The right to counsel is guaranteed by the United States and Colorado Constitutions. U.S. Const. amends. VI, XIV; Colo. Const. art. II, § 16. A claim of ineffective assistance of counsel justifies reversal only if the defendant shows that counsel's performance was deficient and that the deficient performance prejudiced the defense and deprived the defendant of a fair trial. Strickland v. Washington, 466 U.S. 668, 687, 104 S. Ct. 2052, 2064, 80 L. Ed. 2d 674 (1984); People v. Norman, 703 P.2d 1261, 1272 (Colo.1985). Defense counsel is granted wide latitude in formulating defense strategy. Strickland, 466 U.S. at 689, 104 S. Ct. at 2065 ("the defendant must overcome the presumption that, under the circumstances, the challenged action `might be considered sound trial strategy.'") *229 (quoting Michel v. Louisiana, 350 U.S. 91, 101, 76 S. Ct. 158, 164, 100 L. Ed. 83 (1955)); see McClendon v. People, 174 Colo. 7, 14, 481 P.2d 715, 719 (1971); I Standards for Criminal Justice, The Defense Function, section 4-5.2 (1986 Supp.) (the only decisions that defense counsel is not authorized to make for defendant are what plea to enter, whether to waive jury trial, and whether to testify).

In the present case, the defendant has not satisfied his burden of establishing that the alleged errors were not trial strategy. Oliver, therefore, was not deprived of the effective assistance of counsel.

We reverse the defendant's convictions and remand the case to the district court for a new trial.


[1] We accepted jurisdiction pursuant to C.A.R. 50(a).

[2] The court accepted the social worker as an expert in the area of interviewing techniques and counseling factors involving sexually abused children. The prosecutor elicited testimony from the investigator that he had interviewed a "couple hundred" witnesses and was "fairly well able to get a feel of whether a person is being straight with me...."

[3] CRE 608(a) provides:

The credibility of a witness may be attacked or supported by evidence in the form of opinion or reputation, but subject to these limitations: (1) the evidence may refer only to character for truthfulness or untruthfulness, and (2) evidence of truthful character is admissible only after the character of the witness for truthfulness has been attacked by opinion or reputation evidence or otherwise.
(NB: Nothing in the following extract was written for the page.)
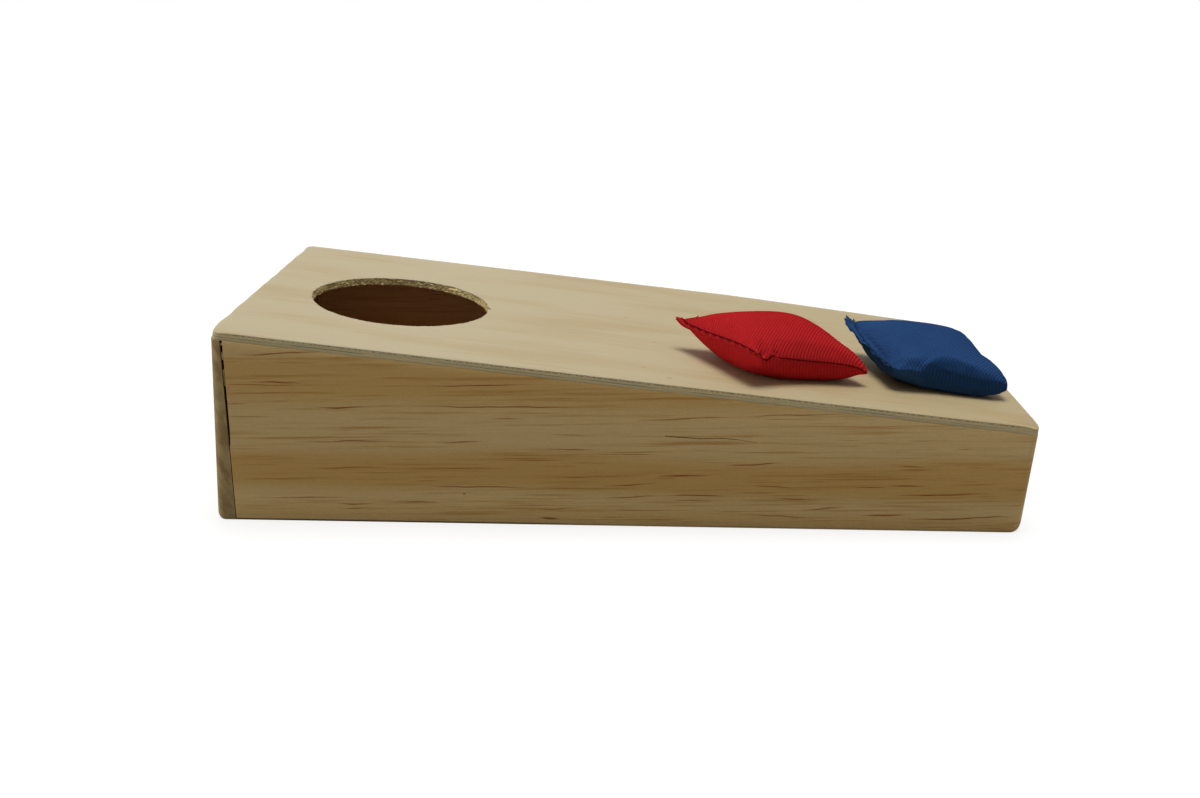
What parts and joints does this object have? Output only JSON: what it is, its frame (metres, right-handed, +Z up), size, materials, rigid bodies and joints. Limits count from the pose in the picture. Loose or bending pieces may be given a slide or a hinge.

Because the defendant does not contest the admission of the testimony on the ground that the foundational requirement of CRE 608(a)(2) was not satisfied, we do not address this issue on appeal.

[4] The prosecutor contends that the opinion testimony is admissible because, "when a witness has personally observed the physical activity of another and summarizes his sensory impressions thereof," the witness' conclusions are admissible. Elliott v. People, 176 Colo. 373, 377, 490 P.2d 687, 689 (1971) (emphasis added); see Gallegos, 644 P.2d at 927. The rule, however, does not apply to opinion testimony regarding a witness' truthfulness on a specific occasion because the opinion is not based on the observance of physical activity but upon factors such as the plausibility of the witness' story, the degree of detail used in the story, the completeness of the story, and the witness' use of contradictory statements.
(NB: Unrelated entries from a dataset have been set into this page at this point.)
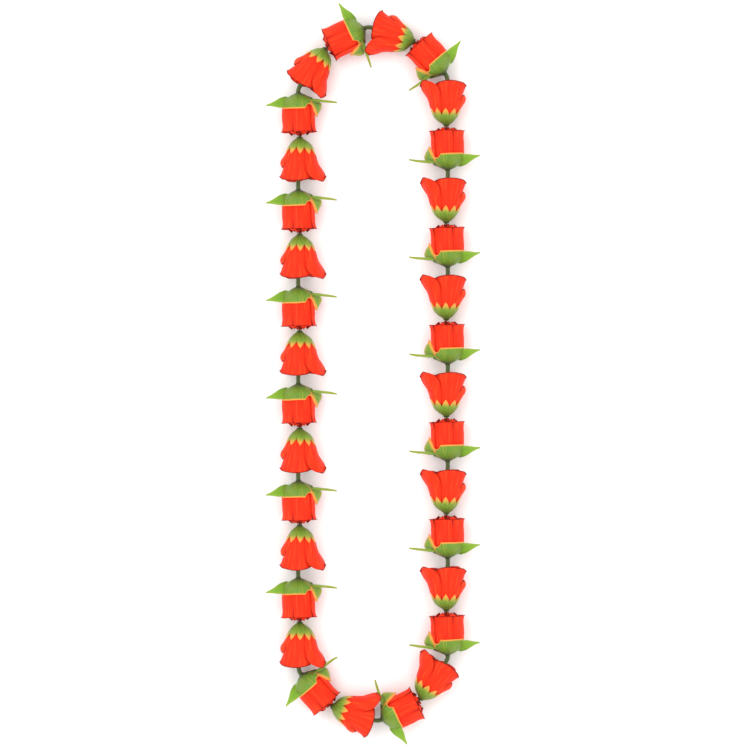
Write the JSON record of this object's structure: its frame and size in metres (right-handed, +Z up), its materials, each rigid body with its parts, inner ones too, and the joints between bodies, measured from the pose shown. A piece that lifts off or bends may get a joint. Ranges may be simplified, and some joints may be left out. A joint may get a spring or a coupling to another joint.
{
  "type": "flower lei",
  "caption": "Neck garland of rosebuds and open roses threaded nose to tail on a knotted string, laid out flat as a long loop.",
  "frame": {"origin": "middle of the laid-out loop, on the surface it rests on", "axes": "+Y along the loop's long way, +X across it, +Z up out of the plane it lies in"},
  "size_m": [0.1406, 0.4836, 0.0259],
  "materials": {
    "petals": "red rose petals with a soft satin sheen and darker crimson rims",
    "greens": "matt leaf green, yellow to orange at the sepals' tips",
    "string": "red-brown twisted string"
  },
  "bodies": {
    "root": {"bud_petals_01": "petals", "bud_petals_02": "petals", "bud_petals_03": "petals", "bud_petals_04": "petals", "bud_petals_05": "petals", "bud_petals_06": "petals", "bud_petals_07": "petals", "bud_petals_08": "petals", "bud_petals_09": "petals", "bud_petals_10": "petals", "bud_petals_11": "petals", "bud_petals_12": "petals", "bud_petals_13": "petals", "bud_petals_14": "petals", "bud_petals_15": "petals", "bud_petals_16": "petals", "rose_petals_01": "petals", "rose_petals_02": "petals", "rose_petals_03": "petals", "rose_petals_04": "petals", "rose_petals_05": "petals", "rose_petals_06": "petals", "rose_petals_07": "petals", "rose_petals_08": "petals", "rose_petals_09": "petals", "rose_petals_10": "petals", "rose_petals_11": "petals", "rose_petals_12": "petals", "rose_petals_13": "petals", "rose_petals_14": "petals", "rose_petals_15": "petals", "rose_petals_16": "petals", "stem_and_calyxes_01": "greens", "stem_and_calyxes_02": "greens", "stem_and_calyxes_03": "greens", "stem_and_calyxes_04": "greens", "stem_and_calyxes_05": "greens", "stem_and_calyxes_06": "greens", "stem_and_calyxes_07": "greens", "stem_and_calyxes_08": "greens", "stem_and_calyxes_09": "greens", "stem_and_calyxes_10": "greens", "stem_and_calyxes_11": "greens", "stem_and_calyxes_12": "greens", "stem_and_calyxes_13": "greens", "stem_and_calyxes_14": "greens", "stem_and_calyxes_15": "greens", "stem_and_calyxes_16": "greens", "string": "string"}
  },
  "joints": []
}
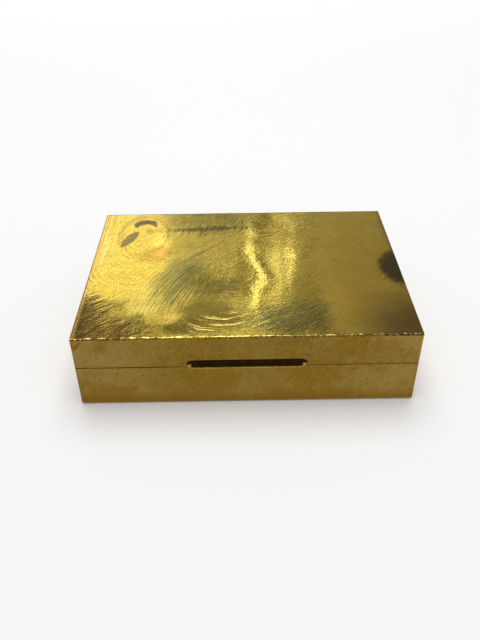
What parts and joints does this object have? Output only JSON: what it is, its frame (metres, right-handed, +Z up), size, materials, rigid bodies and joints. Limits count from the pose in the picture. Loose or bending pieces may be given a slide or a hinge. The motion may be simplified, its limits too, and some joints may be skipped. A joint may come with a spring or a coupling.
{
  "type": "hinged brass desk box",
  "caption": "Low rectangular brass desk box with a flat hinged lid, a thumb groove at the front seam, a cedar lining and a felt base, heavy enough to hold papers down.",
  "frame": {"origin": "middle of the felt's underside, on the surface that the box stands on", "axes": "+X to the right along the hinge, +Y from the thumb groove to the hinge, +Z up"},
  "size_m": [0.152, 0.112, 0.038],
  "materials": {
    "polished_brass": "hand-polished, worn",
    "patinated_brass": "satin, tarnished",
    "pin_steel": "drawn wire",
    "cedar": "bare, planed",
    "felt": "pressed wool felt"
  },
  "bodies": {
    "base": {"base_floor_plate": "patinated_brass", "base_front_wall": "patinated_brass", "base_left_wall": "patinated_brass", "base_right_wall": "patinated_brass", "base_back_wall": "patinated_brass", "base_hinge_bearer": "patinated_brass", "base_hinge_knuckle_1": "patinated_brass", "base_hinge_knuckle_2": "patinated_brass", "base_hinge_knuckle_3": "patinated_brass", "base_hinge_knuckle_4": "patinated_brass", "hinge_pin": "pin_steel", "base_lining_floor": "cedar", "base_lining_front": "cedar", "base_lining_right": "cedar", "base_lining_back": "cedar", "base_lining_left": "cedar", "felt_pad": "felt"},
    "lid": {"lid_top_plate": "polished_brass", "lid_front_wall": "patinated_brass", "lid_left_wall": "patinated_brass", "lid_right_wall": "patinated_brass", "lid_back_wall": "patinated_brass", "lid_hinge_bearer": "patinated_brass", "lid_hinge_knuckle_1": "patinated_brass", "lid_hinge_knuckle_2": "patinated_brass", "lid_hinge_knuckle_3": "patinated_brass", "lid_lining_panel": "cedar", "lid_lining_front": "cedar", "lid_lining_right": "cedar", "lid_lining_back": "cedar", "lid_lining_left": "cedar"}
  },
  "joints": [
    {"name": "lid_hinge", "type": "hinge", "parent": "base", "child": "lid", "pos_m": [0, 0.0542, 0.0215], "axis": [-1, 0, 0], "range_deg": [0, 100]}
  ]
}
[5] Section 13-25-129, 6 C.R.S. (1984 Supp), provides:

(1) An out-of-court statement made by a child, as a child is defined under the statutes which are the subject of the action, describing any act of sexual contact, intrusion, or penetration, as defined in section 18-3-401, C.R.S., performed with, by, or on the child declarant, not otherwise admissible by a statute or court rule which provides an exception to the objection of hearsay, is admissible in evidence in criminal proceedings in which the child is a victim of an unlawful sexual offense, as defined in section 18-3-411(1), C.R.S. ..., if:

(a) The court finds in a hearing conducted outside the presence of the jury that the time, content, and circumstances of the statement provide sufficient safeguards of reliability; and

(b) The child either:

(I) Testifies at the proceedings; or

(II) Is unavailable as a witness and there is corroborative evidence of the act which is the subject of the statement.
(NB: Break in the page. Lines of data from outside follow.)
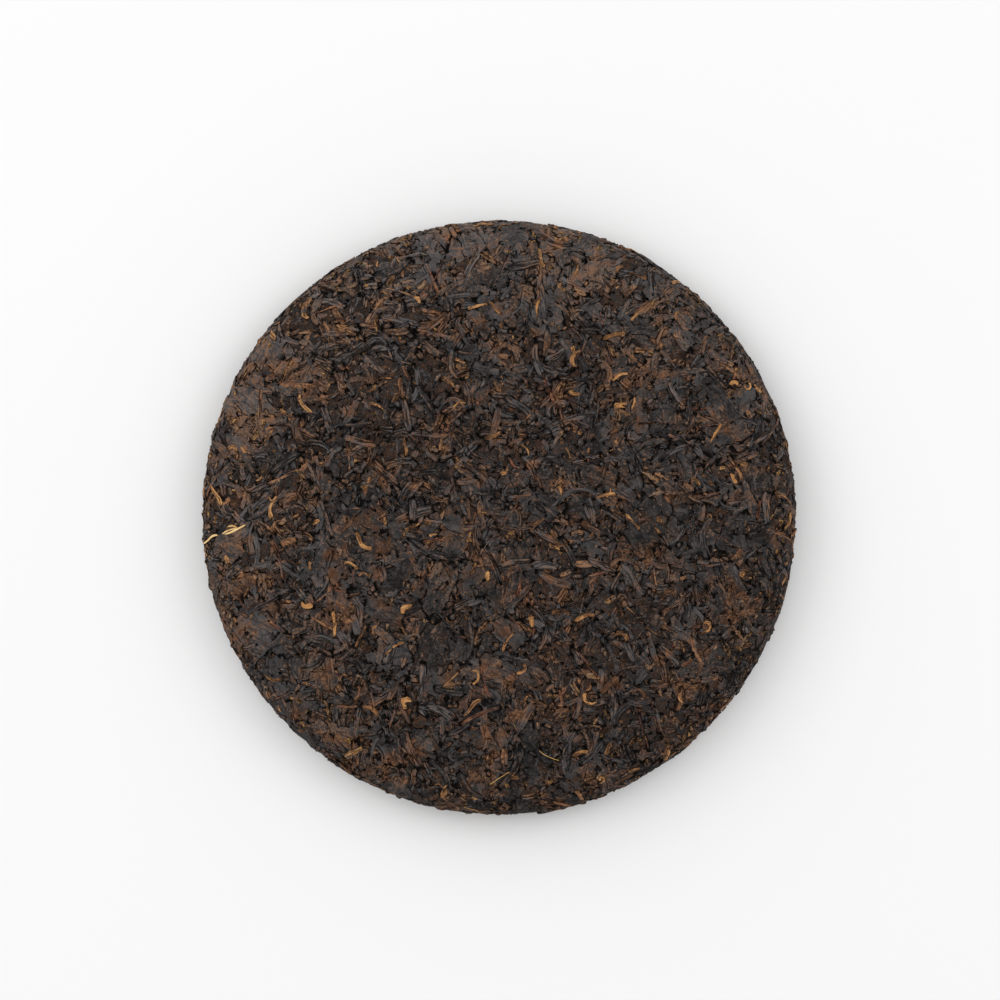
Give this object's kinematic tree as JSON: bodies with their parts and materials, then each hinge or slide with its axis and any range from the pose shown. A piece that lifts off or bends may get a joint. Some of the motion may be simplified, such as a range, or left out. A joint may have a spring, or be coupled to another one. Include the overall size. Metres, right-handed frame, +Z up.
{
  "type": "dark tea cake",
  "caption": "Flat round cake of pressed dark tea leaves, slightly domed on top, with a round dimple in the middle of its underside.",
  "frame": {"origin": "middle of the flat face that the cake rests on, below the middle of the disc", "axes": "+Z up out of the domed show side; the disc lies in the XY plane and looks alike all round, with +X to the right and +Y away as it is usually seen"},
  "size_m": [0.1994, 0.2002, 0.0244],
  "materials": {
    "pressed_tea": "rough pressed dried leaf, near black with brown and golden bits, faint dull sheen"
  },
  "bodies": {
    "root": {"tea_cake": "pressed_tea"}
  },
  "joints": []
}
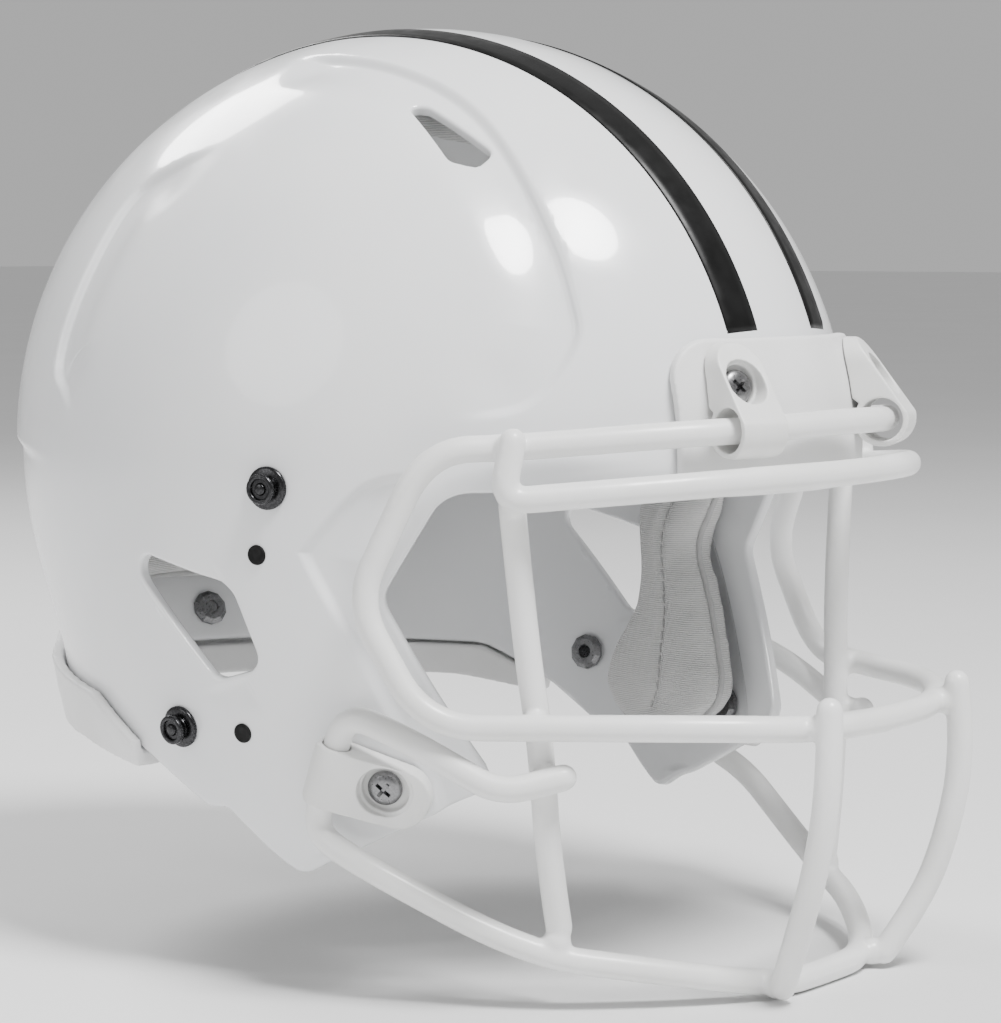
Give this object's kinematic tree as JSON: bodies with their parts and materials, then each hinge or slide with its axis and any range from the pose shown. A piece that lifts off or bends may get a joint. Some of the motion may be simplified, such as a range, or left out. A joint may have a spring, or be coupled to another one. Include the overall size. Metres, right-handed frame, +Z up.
{
  "type": "american football helmet",
  "caption": "White American football helmet with a hinged wire facemask, plastic clips, bumpers, two black stripes, chin-strap snaps and a padded liner.",
  "frame": {"origin": "under the middle of the whole helmet, level with the lowest point of the facemask", "axes": "+Z up with the helmet level as worn, +Y towards the back of the helmet, -Y the way the wearer looks, +X the wearer's left"},
  "size_m": [0.2362, 0.3259, 0.2909],
  "materials": {
    "shell_gloss_white": "glossy moulded and painted polycarbonate, near white with a very slightly cool tint",
    "stripe_black_vinyl": "thin satin black vinyl decal bands",
    "bumper_white": "soft satin moulded plastic bumper",
    "mask_white_vinyl": "steel rod dipped in satin white vinyl",
    "clip_white_plastic": "moulded satin off-white plastic clip",
    "screw_steel": "dark zinc plated steel, cross drive",
    "snap_dark_metal": "black oxide coated snap post",
    "valve_black_rubber": "soft black rubber valve plug",
    "liner_pale_fabric": "pale knitted fabric over closed foam"
  },
  "bodies": {
    "shell": {"shell": "shell_gloss_white", "stripe_left": "stripe_black_vinyl", "stripe_right": "stripe_black_vinyl", "front_bumper": "bumper_white", "rear_bumper": "bumper_white", "top_clip_left": "clip_white_plastic", "top_clip_screw_left": "screw_steel", "top_clip_nut_left": "screw_steel", "side_clip_nut_left": "screw_steel", "upper_snap_left": "snap_dark_metal", "upper_snap_nut_left": "screw_steel", "lower_snap_left": "snap_dark_metal", "lower_snap_nut_left": "screw_steel", "upper_valve_left": "valve_black_rubber", "lower_valve_left": "valve_black_rubber", "rear_bumper_screw_left": "screw_steel", "rear_bumper_nut_left": "screw_steel", "top_clip_right": "clip_white_plastic", "top_clip_screw_right": "screw_steel", "top_clip_nut_right": "screw_steel", "side_clip_nut_right": "screw_steel", "upper_snap_right": "snap_dark_metal", "upper_snap_nut_right": "screw_steel", "lower_snap_right": "snap_dark_metal", "lower_snap_nut_right": "screw_steel", "upper_valve_right": "valve_black_rubber", "lower_valve_right": "valve_black_rubber", "rear_bumper_screw_right": "screw_steel", "rear_bumper_nut_right": "screw_steel", "front_pad": "liner_pale_fabric", "crown_pad": "liner_pale_fabric", "rear_pad": "liner_pale_fabric", "nape_pad": "liner_pale_fabric", "side_pad_left": "liner_pale_fabric", "side_pad_right": "liner_pale_fabric", "jaw_pad_left": "liner_pale_fabric", "jaw_pad_right": "liner_pale_fabric"},
    "facemask": {"ring_bar": "mask_white_vinyl", "brow_bar": "mask_white_vinyl", "jaw_bar": "mask_white_vinyl", "side_bar_left": "mask_white_vinyl", "centre_bar_left": "mask_white_vinyl", "side_bar_right": "mask_white_vinyl", "centre_bar_right": "mask_white_vinyl", "side_clip_left": "clip_white_plastic", "side_clip_screw_left": "screw_steel", "side_clip_right": "clip_white_plastic", "side_clip_screw_right": "screw_steel"}
  },
  "joints": [
    {"name": "mask_swing", "type": "hinge", "parent": "shell", "child": "facemask", "pos_m": [0, -0.1319, 0.1688], "axis": [-1, 0, 0], "range_deg": [0, 36]}
  ]
}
(2) If a statement is admitted pursuant to this section, the court shall instruct the jury that it is for the jury to determine the weight and credit to be given the statement and that, in making the determination, it shall consider the age and maturity of the child, the nature of the statement, the circumstances under which the statement was made, and any other relevant factor.

(3) The proponent of the statement shall give the adverse party reasonable notice of his intention to offer the statement and the particulars of the statement.

[6] On the date Oliver committed the offenses, the presumptive penalty range for a class-three felony was from four to eight years' imprisonment plus one year of parole, for a class-four felony was from two to four years' imprisonment plus one year of parole, and for a class-one misdemeanor was from six months' imprisonment, or five hundred dollars fine, or both to twenty-four months' imprisonment, or five thousand dollars fine, or both. §§ 18-1-105, -106, 8 C.R.S. (1984 Supp.).

[7] Because it concluded that section 18-3-405 implicitly repealed section 18-3-404(1)(e), the district court denied Oliver's motion to dismiss the charges against him on the ground that he was denied equal protection of the law. The court reasoned that, to the extent the two statutes overlap and impose different penalties for essentially the same conduct, they are in irreconcilable conflict and, under section 2-4-206, 1B C.R.S. (1973), section 18-3-405 prevails. Because we find no express or implied indication that the General Assembly intended to repeal section 18-3-404(1)(e), we disagree with the district court's conclusion. See State Highway Comm'n v. Haase, 189 Colo. 69, 75, 537 P.2d 300, 305 (1975) ("Our primary objective in interpreting... conflicting statutes is to give effect to the intent of the legislature.").

[8] On appeal the defendant asserts that the district court improperly admitted this testimony. Because it is unnecessary to resolve this issue to allow the district court to fully dispose of the case on remand, we do not address the issue on appeal.